You also need to get to work tailoring his home care plans once he’s released. Take these steps as soon as you can.
Look at the Home’s Layout
It’s very possible that your dad is going to need a wheelchair or walker as he relearns the skills needed to walk. If he needs a wheelchair, is his house equipped to meet his needs?
You may need to move his bedroom to the first level and make sure he’s near a bathroom. He’ll need access to meals. Home care services can help with that. If he’s living on the first floor now and the kitchen is upstairs, a caregiver can cook his meals upstairs and bring them to him.
He’s going to need grab bars to safely move in and out of the shower that’s on the first level of the home. If there isn’t a shower, that can be a big obstacle. If he does, he needs a shower seat. He needs someone there to help him wash, dry off, and get dressed. That’s another way home care is going to help.
Have a back-up plan. If he cannot safely live in his home when he needs a wheelchair, what is the plan? Will you help him downsize in a rush and move into a one-level condo or apartment that’s wheelchair-friendly? Will he live somewhere else until he recovers his ambulation skills?
Arrange Home Health Care Services
You do not want a lapse of time to pass between your dad’s arrival back home and his at-home therapy. Arrange home health care to have therapists come to his home and work with him. He is likely going to have to learn how to use a spoon and fork again. He’s going to need to work on reconnecting the pathways of the brain that had him walking and using his arms to grasp and pick things up.
He may never fully recover his former abilities. He may always need a cane or walker. He needs someone to teach him how to use them. He needs home care to help him with ambulation when he’s not working with a therapist.
Home health care services also help if he has a feeding tube. Nurses can administer his meals. If he has an IV for fluids, nurses can take care of that, too.

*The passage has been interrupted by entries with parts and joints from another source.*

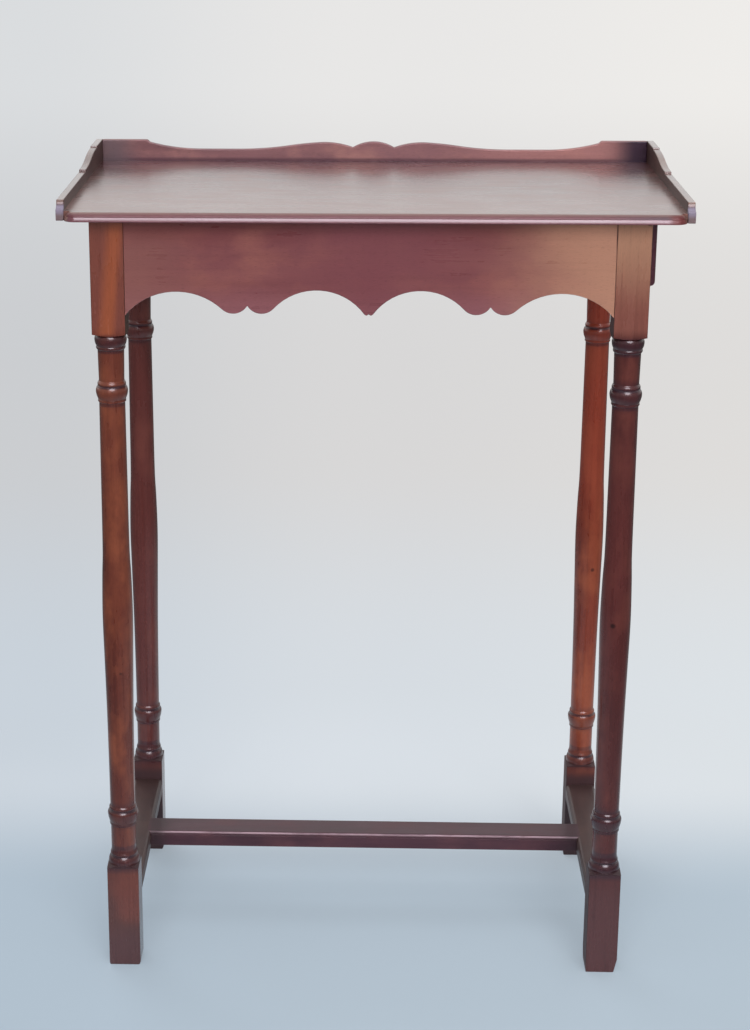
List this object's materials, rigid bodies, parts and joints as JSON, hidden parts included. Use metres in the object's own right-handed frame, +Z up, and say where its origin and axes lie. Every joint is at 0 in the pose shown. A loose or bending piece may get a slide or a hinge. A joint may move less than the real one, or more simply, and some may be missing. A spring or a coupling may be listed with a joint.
{
  "type": "tray top tea table",
  "caption": "Narrow oblong tea table with a galleried tray top, scalloped apron, turned legs on square blocks, an H stretcher and a drawer in one end.",
  "frame": {"origin": "on the floor, under the middle of the whole table's bounding box", "axes": "+Z up; +X towards the drawer end; -Y is the scalloped front, +Y the back with the high gallery"},
  "size_m": [0.5298, 0.3018, 0.7303],
  "materials": {
    "tray_top": "french polished reddish mahogany, gloss",
    "gallery_wood": "french polished mahogany, gloss",
    "leg_wood": "turned and french polished dark red mahogany, gloss",
    "apron_wood": "french polished mahogany, satin gloss",
    "case_wood": "french polished mahogany, satin gloss",
    "stretcher_wood": "french polished mahogany, satin gloss with worn arrises",
    "drawer_face_wood": "french polished mahogany, gloss",
    "inside_wood": "planed oak, unfinished",
    "drawer_lining": "planed oak, unfinished",
    "knob_brass": "old polished brass",
    "screw_steel": "dull steel"
  },
  "bodies": {
    "table": {"top_board": "tray_top", "back_gallery": "gallery_wood", "left_end_gallery": "gallery_wood", "right_end_gallery": "gallery_wood", "leg_front_left": "leg_wood", "leg_front_right": "leg_wood", "leg_back_left": "leg_wood", "leg_back_right": "leg_wood", "front_apron": "apron_wood", "back_rail": "case_wood", "left_end_rail": "case_wood", "drawer_rail": "case_wood", "drawer_runner_front": "inside_wood", "drawer_runner_back": "inside_wood", "drawer_guide_front": "inside_wood", "drawer_guide_back": "inside_wood", "glue_blocks": "inside_wood", "top_screws": "screw_steel", "side_stretcher_left": "stretcher_wood", "side_stretcher_right": "stretcher_wood", "cross_stretcher": "stretcher_wood"},
    "drawer": {"drawer_front": "drawer_face_wood", "drawer_side_front": "drawer_lining", "drawer_side_back": "drawer_lining", "drawer_back": "drawer_lining", "drawer_bottom": "drawer_lining", "drawer_nails": "screw_steel", "drawer_knob": "knob_brass", "knob_nut": "knob_brass"}
  },
  "joints": [
    {"name": "drawer_slide", "type": "slide", "parent": "table", "child": "drawer", "axis": [1, 0, 0], "range_m": [0, 0.3]}
  ]
}
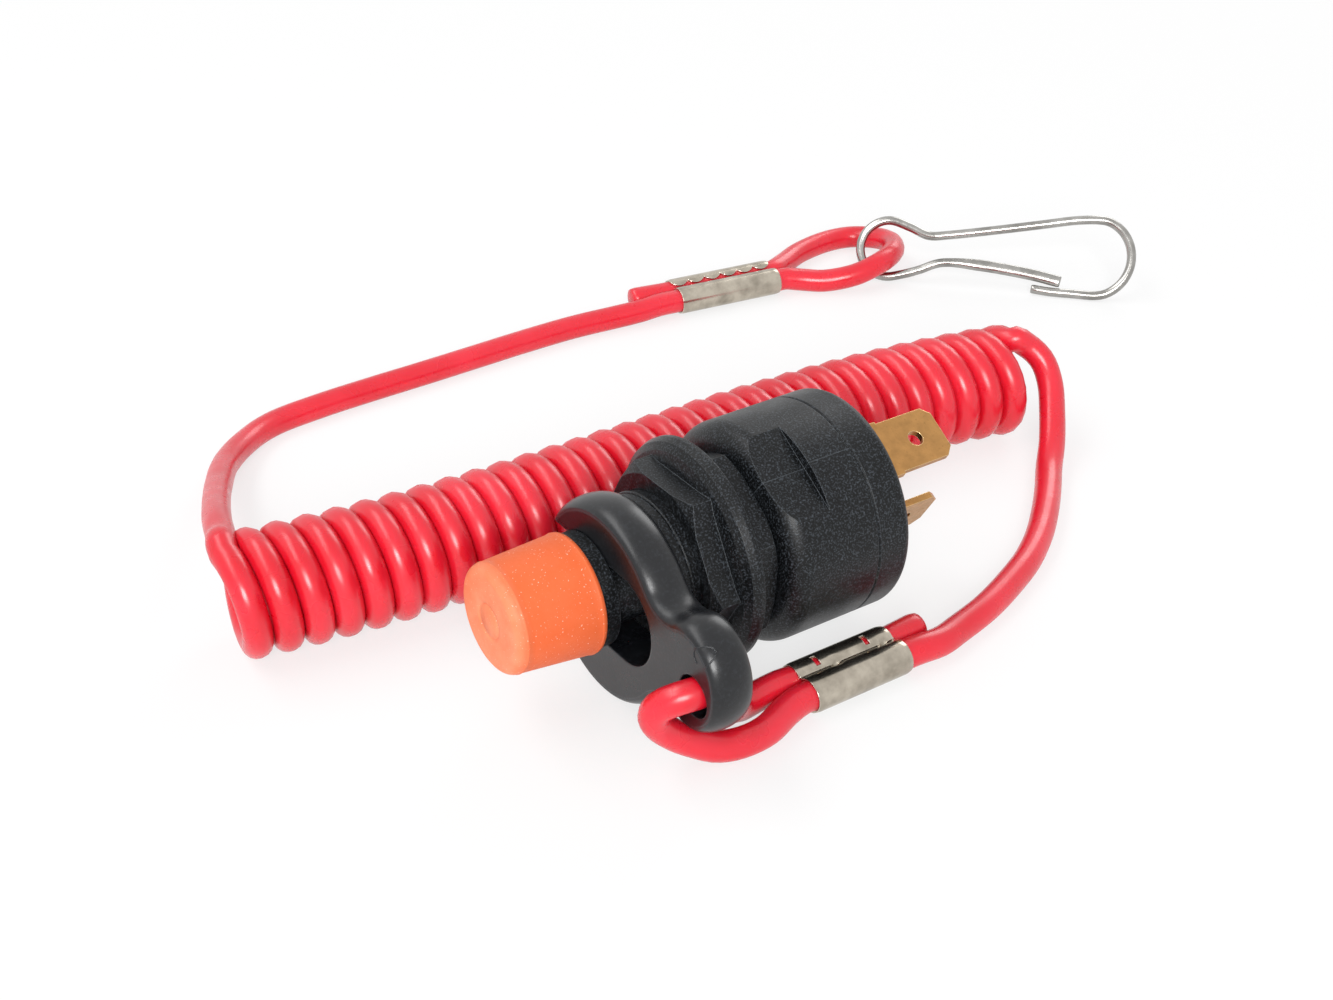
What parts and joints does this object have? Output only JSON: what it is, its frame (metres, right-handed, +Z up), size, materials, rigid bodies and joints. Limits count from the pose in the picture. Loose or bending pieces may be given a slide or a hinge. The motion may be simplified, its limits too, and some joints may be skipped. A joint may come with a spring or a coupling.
{
  "type": "engine kill switch with lanyard",
  "caption": "Push-button engine stop switch in a round moulded body with blade terminals, held at run by a C-shaped clip on a coiled safety cord with a snap hook.",
  "frame": {"origin": "bottom centre of the box of the switch and its clip, on the floor", "axes": "+X along the switch's axis towards the blade terminals, +Y towards the mouth of the clip's slot and the coiled cord, +Z up from the floor"},
  "size_m": [0.1499, 0.0999, 0.025],
  "materials": {
    "cap_rubber": "matte orange",
    "black_nylon": "moulded, fine grain",
    "clip_nylon": "smooth moulded",
    "seal_rubber": "matte",
    "spring_steel": "drawn wire",
    "terminal_brass": "stamped",
    "contact_silver": "silver-plated",
    "cord_urethane": "semi-gloss",
    "ferrule_nickel": "nickel-plated, crimped",
    "hook_nickel": "bright nickel"
  },
  "bodies": {
    "switch": {"return_spring": "spring_steel", "front_housing": "black_nylon", "flange_nut": "black_nylon", "lock_nut": "black_nylon", "rear_cover": "black_nylon", "terminal_upper": "terminal_brass", "terminal_lower": "terminal_brass", "fixed_contacts": "contact_silver", "cord_right_tail": "cord_urethane", "cord_coil": "cord_urethane", "cord_left_tail": "cord_urethane", "hook_ferrule": "ferrule_nickel", "hook_cord_loop": "cord_urethane", "snap_hook": "hook_nickel"},
    "button": {"button_cap": "cap_rubber", "plunger": "black_nylon", "stem_seal": "seal_rubber", "contact_spring": "spring_steel", "contact_bridge": "terminal_brass", "retaining_ring": "spring_steel"},
    "clip": {"lanyard_clip": "clip_nylon", "clip_cord_loop": "cord_urethane", "clip_ferrule": "ferrule_nickel"}
  },
  "joints": [
    {"name": "button_pull", "type": "slide", "parent": "switch", "child": "button", "axis": [-1, 0, 0], "range_m": [0, 0.0012], "stiffness_N_per_m": 600, "springref_m": -0.006, "deforming": ["return_spring"]},
    {"name": "clip_pull", "type": "slide", "parent": "switch", "child": "clip", "axis": [0, -1, 0], "range_m": [-0.002, 0.018], "deforming": ["cord_right_tail"]}
  ]
}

Sit Down With His Medical Team
Ask to meet with his medical team. He’ll have his neurologist, respiratory therapists, occupational therapists, speech therapists, and physical therapists. You may also have a social worker working with you. If the plan is to move him back home for the rest of his recovery, you need to get home health care services in place. They’ll have a detailed list of what he’s going to need for nursing care and home care.